DATA EXCERPT:
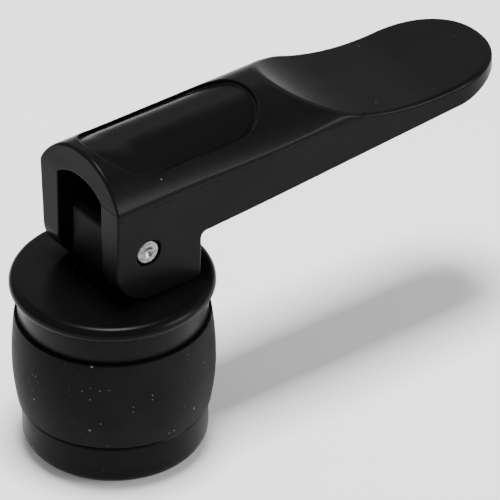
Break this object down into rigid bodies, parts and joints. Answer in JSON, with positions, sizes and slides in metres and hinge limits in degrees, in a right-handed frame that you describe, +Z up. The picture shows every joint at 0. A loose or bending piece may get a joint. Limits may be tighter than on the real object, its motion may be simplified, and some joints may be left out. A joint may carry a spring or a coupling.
{
  "type": "cam-lever expansion plug",
  "caption": "Round expanding plug: a lever with two cam ears on a cross pin presses a flanged cap down on a rubber sleeve, which bulges to grip inside a tube.",
  "frame": {"origin": "centre of the base's flat underside, on the plug's axis", "axes": "+Z up the plug's axis to the lever's back, +X along the closed lever to its thumb paddle, +Y to the lever's left"},
  "size_m": [0.1086, 0.04, 0.0695],
  "materials": {
    "lever_plastic": "satin black moulding",
    "cap_plastic": "satin black moulding",
    "base_plastic": "satin black moulding",
    "cover_plastic": "fine matt black moulding",
    "sleeve_rubber": "matt black rubber with a little dust",
    "seal_rubber": "smooth black rubber",
    "nylon": "smooth black nylon",
    "stem_black": "black oxide coated steel",
    "pin_steel": "bright turned end with a centre dimple",
    "plated_steel": "zinc plated",
    "spring_steel": "drawn wire",
    "bush_bronze": "sintered bronze"
  },
  "bodies": {
    "base": {"base_cup": "base_plastic", "base_cover": "cover_plastic", "captive_nut": "plated_steel", "pressure_washer": "plated_steel", "return_spring": "spring_steel", "rubber_sleeve": "sleeve_rubber"},
    "cap": {"clamp_cap": "cap_plastic", "cap_bush": "nylon", "shank_o_ring": "seal_rubber", "spring_washer": "plated_steel"},
    "stem": {"stem_eye": "stem_black", "pin_bush": "bush_bronze", "side_washer_left": "nylon", "side_washer_right": "nylon", "pivot_pin": "pin_steel", "tension_stud": "plated_steel", "stud_cross_pin": "plated_steel", "stud_end_ring": "spring_steel"},
    "lever": {"cam_lever": "lever_plastic"}
  },
  "joints": [
    {"name": "handle_swivel", "type": "hinge", "parent": "base", "child": "stem", "pos_m": [0, 0, 0.0384], "axis": [0, 0, 1], "continuous": true},
    {"name": "lever_pivot", "type": "hinge", "parent": "stem", "child": "lever", "pos_m": [0, 0, 0.0495], "axis": [0, -1, 0], "range_deg": [0, 90]},
    {"name": "cap_travel", "type": "slide", "parent": "base", "child": "cap", "axis": [0, 0, 1], "range_m": [0, 0.0035], "deforming": ["rubber_sleeve", "return_spring"]}
  ],
  "couplings": [
    {"joint": "cap_travel", "follows": "lever_pivot", "m_per_rad": 0.002228}
  ]
}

YOUR TASK:
Give the listing again, word for word.

ANSWER:
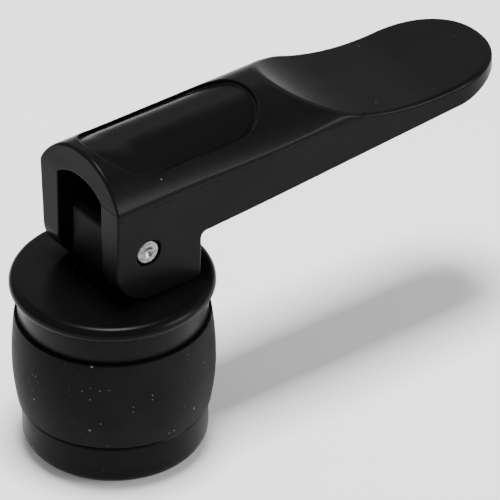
Break this object down into rigid bodies, parts and joints. Answer in JSON, with positions, sizes and slides in metres and hinge limits in degrees, in a right-handed frame that you describe, +Z up. The picture shows every joint at 0. A loose or bending piece may get a joint. Limits may be tighter than on the real object, its motion may be simplified, and some joints may be left out. A joint may carry a spring or a coupling.
{
  "type": "cam-lever expansion plug",
  "caption": "Round expanding plug: a lever with two cam ears on a cross pin presses a flanged cap down on a rubber sleeve, which bulges to grip inside a tube.",
  "frame": {"origin": "centre of the base's flat underside, on the plug's axis", "axes": "+Z up the plug's axis to the lever's back, +X along the closed lever to its thumb paddle, +Y to the lever's left"},
  "size_m": [0.1086, 0.04, 0.0695],
  "materials": {
    "lever_plastic": "satin black moulding",
    "cap_plastic": "satin black moulding",
    "base_plastic": "satin black moulding",
    "cover_plastic": "fine matt black moulding",
    "sleeve_rubber": "matt black rubber with a little dust",
    "seal_rubber": "smooth black rubber",
    "nylon": "smooth black nylon",
    "stem_black": "black oxide coated steel",
    "pin_steel": "bright turned end with a centre dimple",
    "plated_steel": "zinc plated",
    "spring_steel": "drawn wire",
    "bush_bronze": "sintered bronze"
  },
  "bodies": {
    "base": {"base_cup": "base_plastic", "base_cover": "cover_plastic", "captive_nut": "plated_steel", "pressure_washer": "plated_steel", "return_spring": "spring_steel", "rubber_sleeve": "sleeve_rubber"},
    "cap": {"clamp_cap": "cap_plastic", "cap_bush": "nylon", "shank_o_ring": "seal_rubber", "spring_washer": "plated_steel"},
    "stem": {"stem_eye": "stem_black", "pin_bush": "bush_bronze", "side_washer_left": "nylon", "side_washer_right": "nylon", "pivot_pin": "pin_steel", "tension_stud": "plated_steel", "stud_cross_pin": "plated_steel", "stud_end_ring": "spring_steel"},
    "lever": {"cam_lever": "lever_plastic"}
  },
  "joints": [
    {"name": "handle_swivel", "type": "hinge", "parent": "base", "child": "stem", "pos_m": [0, 0, 0.0384], "axis": [0, 0, 1], "continuous": true},
    {"name": "lever_pivot", "type": "hinge", "parent": "stem", "child": "lever", "pos_m": [0, 0, 0.0495], "axis": [0, -1, 0], "range_deg": [0, 90]},
    {"name": "cap_travel", "type": "slide", "parent": "base", "child": "cap", "axis": [0, 0, 1], "range_m": [0, 0.0035], "deforming": ["rubber_sleeve", "return_spring"]}
  ],
  "couplings": [
    {"joint": "cap_travel", "follows": "lever_pivot", "m_per_rad": 0.002228}
  ]
}